10/18/2024 | Press release | Distributed by Public on 10/18/2024 14:03

Material Event Form 8 K

Item 3.01. Notice of Delisting or Failure to Satisfy a Continued Listing Rule or Standard; Transfer of Listing.

On October 16, 2024, Athira Pharma, Inc. (the "Company") received a notification letter (the "Bid Price Notice") from the Listing Qualifications Department of The Nasdaq Stock Market, LLC ("Nasdaq") notifying the Company that, based on the closing bid price of the Company's common stock, par value $0.0001 per share (the "Common Stock"), for the preceding 30 consecutive business days, the Company was not in compliance with the minimum bid price requirement for continued listing on The Nasdaq Global Select Market. Nasdaq Listing Rule 5450(a)(1) requires listed securities to maintain a minimum bid price of $1.00 per share (the "Minimum Bid Price Requirement"), and Nasdaq Listing Rule 5810(c)(3)(A) provides that a failure to meet the Minimum Bid Price Requirement exists if the deficiency continues for a period of 30 consecutive business days.

The Bid Price Notice has no immediate effect on the listing of the Common Stock, which continues to trade on The Nasdaq Global Select Market under the symbol "ATHA". Pursuant to Nasdaq Listing Rule 5810(c)(3)(A), the Company has an initial compliance period of 180 calendar days, or until April 14, 2025, to regain compliance with the Minimum Bid Price Requirement.
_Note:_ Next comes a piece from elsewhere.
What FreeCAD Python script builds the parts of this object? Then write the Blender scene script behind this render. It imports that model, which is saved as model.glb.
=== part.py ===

To regain compliance, the closing bid price of the Common Stock must be at least $1.00 per share for a minimum of 10 consecutive business days during the 180 day period on or prior to April 14, 2025, and the Company must otherwise satisfy The Nasdaq Global Select Market's requirements for listing.
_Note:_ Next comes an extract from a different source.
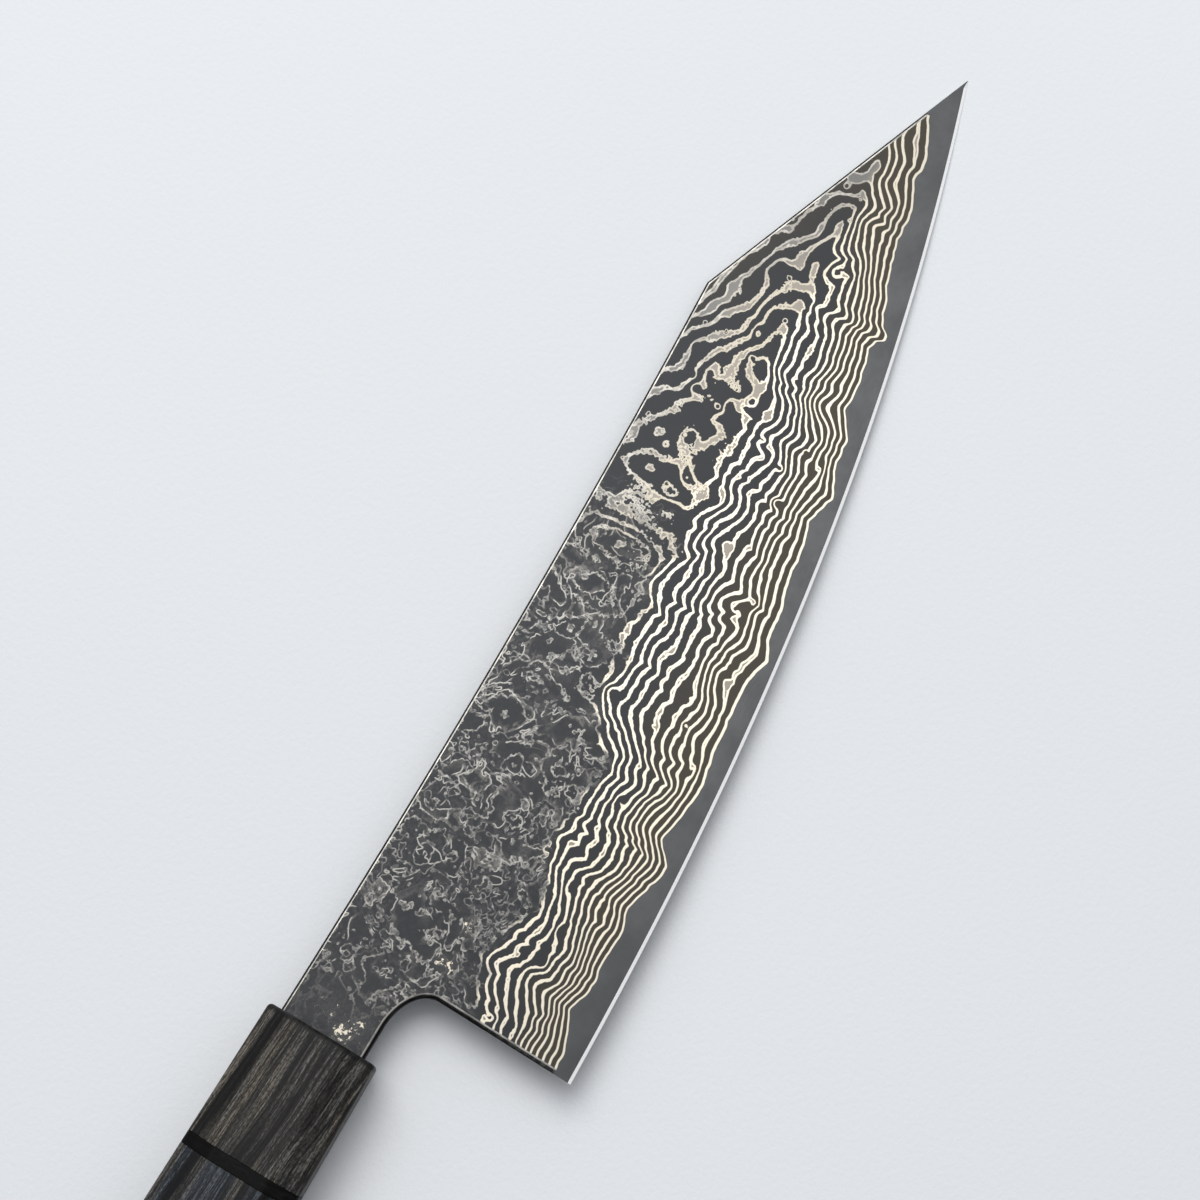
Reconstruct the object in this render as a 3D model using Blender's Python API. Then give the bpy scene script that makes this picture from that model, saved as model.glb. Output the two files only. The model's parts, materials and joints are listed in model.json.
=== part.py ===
"""A gyuto kitchen knife with a clipped tip and an octagonal wooden handle, lying on its side.

Sizes are in metres. The knife is drawn along its own axes: X runs from the handle to the tip, with 0 at
the front of the ferrule, Y runs from the cutting edge to the spine, with 0 on the handle's axis, and Z
is across the thickness. Last, the whole knife is laid down so that the front of the handle and the tip
of the blade both touch the plane Z = 0.
"""

import math

import bmesh
import bpy
import numpy as np
from mathutils import Matrix, Vector

# Blade outline
BLADE_LENGTH = 0.210  # from the heel to the tip, along the handle's axis
NECK_LENGTH = 0.0148  # from the ferrule to the heel
HEEL_DEPTH = 0.0421  # from the handle's axis down to the heel
TIP_DEPTH = 0.0108  # from the handle's axis down to the tip
NECK_ABOVE = 0.0089  # from the handle's axis up to the spine, at the ferrule
NECK_BELOW = 0.0085  # from the handle's axis down to the underside of the neck
SPINE_RISE = 0.0036  # what the spine climbs from the ferrule to its corner
SPINE_HOLLOW = 0.0014  # how far the spine dips below a straight line
CLIP_LENGTH = 0.0652  # the straight clipped part from the spine's corner to the tip, along the axis
EDGE_REAR_RISE = 0.0010  # height over the heel of the edge curve's handle at a third of the length
EDGE_FRONT_RISE = 0.0096  # the same at two thirds of the length
CHOIL_ALONG = 0.0089  # radius of the rounded corner behind the heel, along the neck
CHOIL_DOWN = 0.0060  # radius of the same corner, down the back of the heel
HEEL_LEAN = 0.0005  # how far the back of the heel leans forward at its top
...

In the event the Company does not regain compliance with the Minimum Bid Price Requirement by April 14, 2025, the Company may be eligible for additional time to regain compliance by transferring to the Nasdaq Capital Market. To qualify, the Company will be required to meet the continued listing requirements for the market value of publicly held shares and all other initial listing standards for The Nasdaq Capital Market, with the exception of the Minimum Bid Price Requirement, and will need to provide written notice of its intention to cure the deficiency during the second compliance period, by effecting a reverse stock split, if necessary. If the Company meets these requirements, the Company will be granted an additional 180 calendar days to regain compliance with the Minimum Bid Price Requirement. If it does not appear to Nasdaq that it is possible for the Company to cure the deficiency, or if the Company does not qualify for or fails to regain compliance with the Minimum Bid Price Requirement during the second compliance period, then the Nasdaq staff will provide written notification to the Company that the Common Stock will be subject to delisting. The Company would then be entitled to appeal that determination to a Nasdaq hearings panel.

The Company intends to actively monitor the closing bid price of its Common Stock and will consider all available options to regain compliance with the Minimum Bid Price Requirement, which may include seeking stockholder approval to effect a reverse stock split. There can be no assurance that the Company will regain compliance within the Minimum Bid Price Requirement during the 180-day compliance period, secure a second 180-day period to regain compliance, or maintain compliance with the other Nasdaq listing requirements.